[Relevance of magnetic resonance imaging for catheter ablation of atrial fibrillation]. / Relevanz der Magnetresonanztomographie für die Katheterablation von Vorhofflimmern.

Currently, atrial fibrillation is the most common form of arrhythmia encountered in clinical practice. Until recently the treatment approach to atrial fibrillation was limited by imprecise risk stratification models and suboptimal therapy options. At present cardiac magnetic resonance imaging (MRI) is an important noninvasive diagnostic modality which aids in the completion of complex electrophysiological and ablation interventions. Cardiac MRI and 3D imaging reconstruction are used clinically to assess the cardiac chambers as well as complex anatomical structures. Through the development of cardiac MRI it has become possible to detect areas of fibrosis in the left atrium which can be the cause of atrial fibrillation. The most recent clinical data suggest that there is a strong correlation between the amount of left atrial fibrosis and recurrent atrial fibrillation following ablation procedures and will in the future allow more individualized treatment strategies for patients with atrial fibrillation. In addition, cardiac MRI allows the direct visualization of catheter-induced lesions after ablation procedures which helps in assessing therapy success and can also assist in the early detection of procedure-related complications. Furthermore, with the implementation of cardiac MRI it appears possible to assess the stroke risk in patients with atrial fibrillation. Promising future developments will allow individualized therapy for patients with atrial fibrillation in addition to improving safety and procedure results after ablation.

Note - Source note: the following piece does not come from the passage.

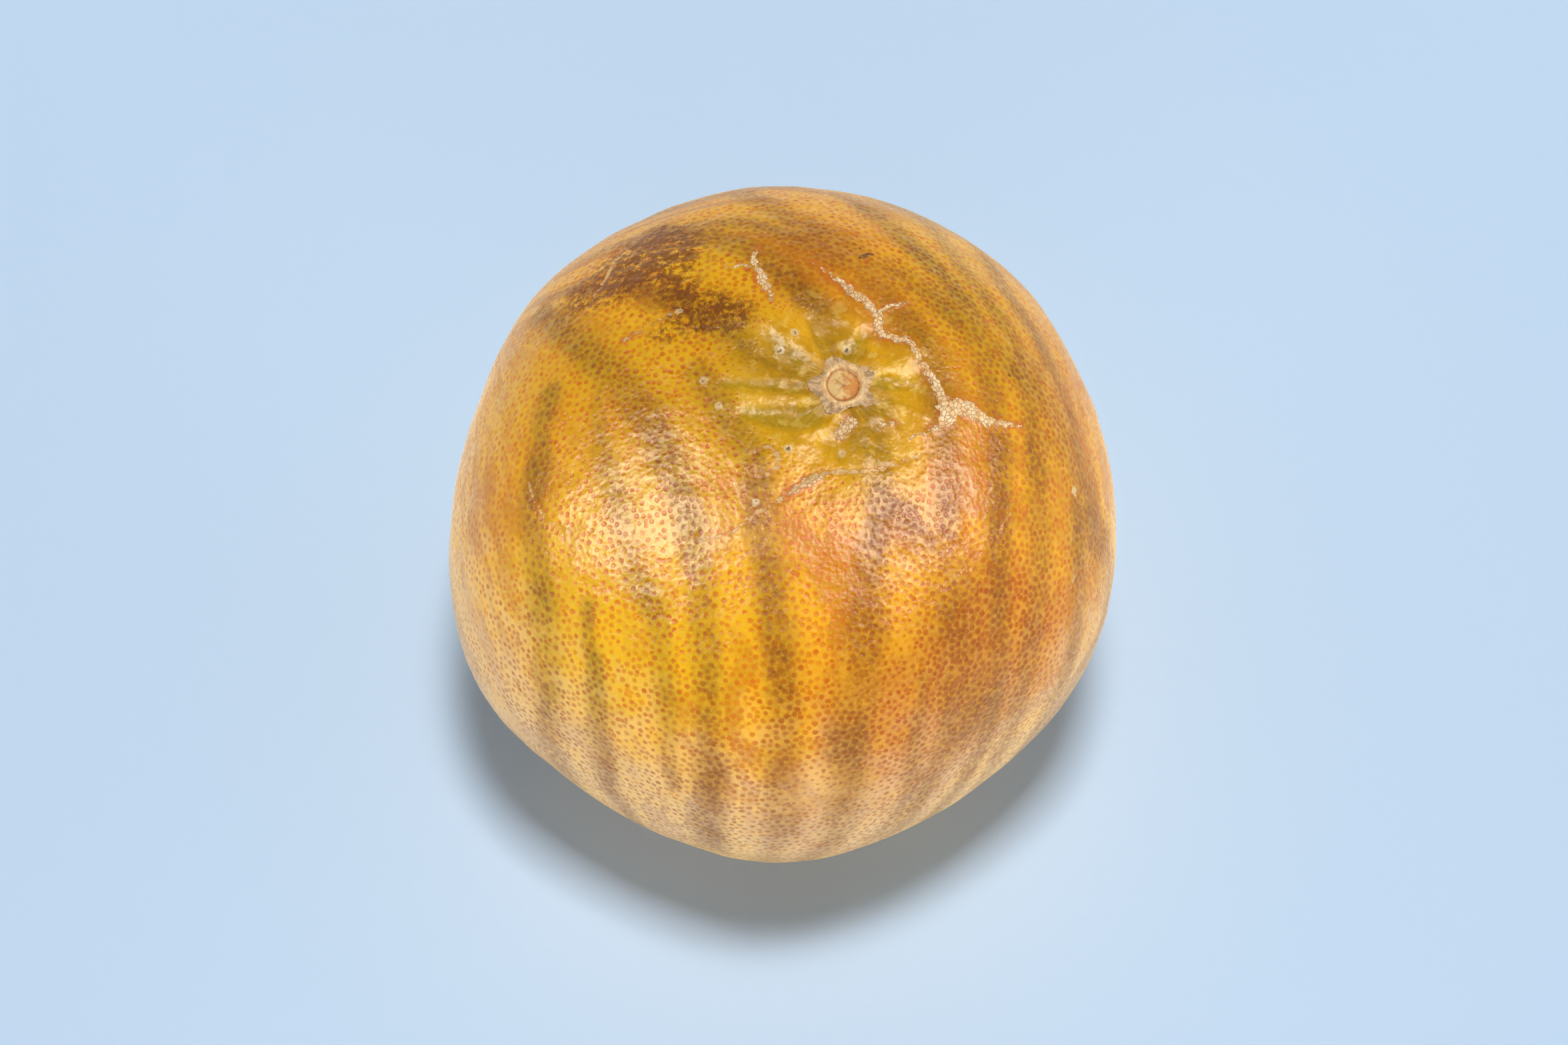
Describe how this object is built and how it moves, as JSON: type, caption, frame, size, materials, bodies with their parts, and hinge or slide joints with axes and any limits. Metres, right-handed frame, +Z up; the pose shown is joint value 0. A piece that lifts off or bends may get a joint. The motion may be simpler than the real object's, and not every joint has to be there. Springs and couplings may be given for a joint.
{
  "type": "striped grapefruit",
  "caption": "Whole striped grapefruit with pitted orange-yellow rind, dark soft stripes, corky scars and a dried calyx button, resting on a small flat spot.",
  "frame": {"origin": "middle of the small flat spot the fruit rests on", "axes": "+Z up from the rest spot through the body, +X the side the stem end leans toward, -Y the side facing the viewer"},
  "size_m": [0.0986, 0.1005, 0.0872],
  "materials": {
    "rind": "pitted satin citrus rind, orange-yellow with soft dark stripes",
    "dry_calyx": "dry, matt, grey-tan with a buff middle"
  },
  "bodies": {
    "root": {"fruit": "rind", "calyx_button": "dry_calyx"}
  },
  "joints": []
}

[Use of cardiac MRI in the field of electrophysiology. Present status and future aspects]. / Einsatz der kardialen MRT in der Elektrophysiologie. Aktueller Stand und Ausblicke in die Zukunft.

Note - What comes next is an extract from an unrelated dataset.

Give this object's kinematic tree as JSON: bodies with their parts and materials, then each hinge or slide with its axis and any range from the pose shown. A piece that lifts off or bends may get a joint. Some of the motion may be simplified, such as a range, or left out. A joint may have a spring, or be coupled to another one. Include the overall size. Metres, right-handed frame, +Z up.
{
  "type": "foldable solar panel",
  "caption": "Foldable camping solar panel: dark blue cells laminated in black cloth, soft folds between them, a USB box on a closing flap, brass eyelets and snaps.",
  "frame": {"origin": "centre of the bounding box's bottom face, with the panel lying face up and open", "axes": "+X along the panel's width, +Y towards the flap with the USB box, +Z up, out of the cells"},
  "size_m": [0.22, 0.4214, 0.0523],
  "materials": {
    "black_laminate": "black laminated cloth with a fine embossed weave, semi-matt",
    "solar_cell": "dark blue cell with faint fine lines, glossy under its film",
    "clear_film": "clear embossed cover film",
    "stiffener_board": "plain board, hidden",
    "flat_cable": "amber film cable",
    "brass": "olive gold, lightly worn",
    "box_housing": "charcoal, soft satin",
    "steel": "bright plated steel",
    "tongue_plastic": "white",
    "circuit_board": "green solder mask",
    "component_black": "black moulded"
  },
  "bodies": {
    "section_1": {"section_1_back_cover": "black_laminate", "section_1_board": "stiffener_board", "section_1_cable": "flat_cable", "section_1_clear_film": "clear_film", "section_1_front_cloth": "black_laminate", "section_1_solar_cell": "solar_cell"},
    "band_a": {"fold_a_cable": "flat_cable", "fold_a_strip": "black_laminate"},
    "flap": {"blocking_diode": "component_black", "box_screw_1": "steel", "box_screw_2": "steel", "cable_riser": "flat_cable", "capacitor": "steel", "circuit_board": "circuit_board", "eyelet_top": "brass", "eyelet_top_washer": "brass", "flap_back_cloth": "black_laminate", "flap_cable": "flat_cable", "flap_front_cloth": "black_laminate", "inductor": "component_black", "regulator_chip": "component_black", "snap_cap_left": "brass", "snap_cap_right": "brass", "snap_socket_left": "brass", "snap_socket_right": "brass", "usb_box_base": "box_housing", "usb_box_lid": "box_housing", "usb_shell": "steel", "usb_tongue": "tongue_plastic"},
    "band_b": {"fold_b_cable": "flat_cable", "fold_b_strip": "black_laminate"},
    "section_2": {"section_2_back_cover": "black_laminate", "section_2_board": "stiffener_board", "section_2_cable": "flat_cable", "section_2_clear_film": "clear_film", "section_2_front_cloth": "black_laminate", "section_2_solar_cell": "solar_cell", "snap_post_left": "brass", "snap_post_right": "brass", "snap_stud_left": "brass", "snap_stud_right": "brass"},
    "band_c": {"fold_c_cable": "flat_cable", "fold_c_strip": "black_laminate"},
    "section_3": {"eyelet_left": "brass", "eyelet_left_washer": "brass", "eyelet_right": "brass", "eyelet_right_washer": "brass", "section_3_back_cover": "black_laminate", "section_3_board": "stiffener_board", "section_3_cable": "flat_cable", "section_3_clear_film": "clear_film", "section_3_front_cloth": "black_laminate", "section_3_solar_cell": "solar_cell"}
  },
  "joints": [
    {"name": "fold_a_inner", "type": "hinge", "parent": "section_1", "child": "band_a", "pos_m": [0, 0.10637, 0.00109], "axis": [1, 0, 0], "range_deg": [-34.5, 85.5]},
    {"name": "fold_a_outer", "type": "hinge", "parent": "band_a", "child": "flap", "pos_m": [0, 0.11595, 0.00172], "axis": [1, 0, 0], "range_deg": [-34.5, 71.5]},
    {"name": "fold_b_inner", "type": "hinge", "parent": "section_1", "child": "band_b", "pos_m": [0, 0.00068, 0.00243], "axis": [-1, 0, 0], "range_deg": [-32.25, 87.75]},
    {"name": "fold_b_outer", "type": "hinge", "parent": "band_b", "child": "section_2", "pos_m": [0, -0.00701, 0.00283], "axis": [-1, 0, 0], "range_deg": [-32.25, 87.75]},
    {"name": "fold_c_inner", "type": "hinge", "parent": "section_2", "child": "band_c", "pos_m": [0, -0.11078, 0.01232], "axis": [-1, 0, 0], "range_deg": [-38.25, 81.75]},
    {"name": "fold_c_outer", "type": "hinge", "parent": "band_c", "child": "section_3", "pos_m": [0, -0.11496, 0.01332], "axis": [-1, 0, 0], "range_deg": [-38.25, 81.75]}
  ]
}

In recent years, ablation therapy has become the first-line treatment of modern electrophysiology in patients with cardiac arrhythmias. Today, cardiac magnetic resonance imaging (cMRI) is an important supportive imaging technique in the implementation of complex electrophysiological investigations and ablation therapy. In clinical routine, cMRI is used not only to generate accurate three-dimensional (3D) models of cavities of the heart but also for visualization of complex anatomical structures. The development of cMRI makes it possible to detect the underlying substrate of complex arrhythmias such as myocardial scar in patients with ventricular tachycardia or the structural remodeling of the left atrium in patients with atrial fibrillation. The opportunity of fusion of the different imaging modalities (e.g., fluoroscopy, cMRI) has become essential for the planning and the implementation of a safe ablation therapy. The possibility of direct visualization of induced lesions using cMRI after and in the long term after ablation can predict the success of therapy and detects potential complications. The continuous research in the field of cMRI and the development of MRI-compatible pacing and ablation catheters provided the basics for performing electrophysiological treatment in humans directly inside the MRI. The implementation of ablation using exact visualization of the anatomical substrate, precise catheter navigation and real-time visualization of lesions in cMRI promises to improve success rates and the safety of complex ablation treatment and may revolutionize electrophysiology in the future.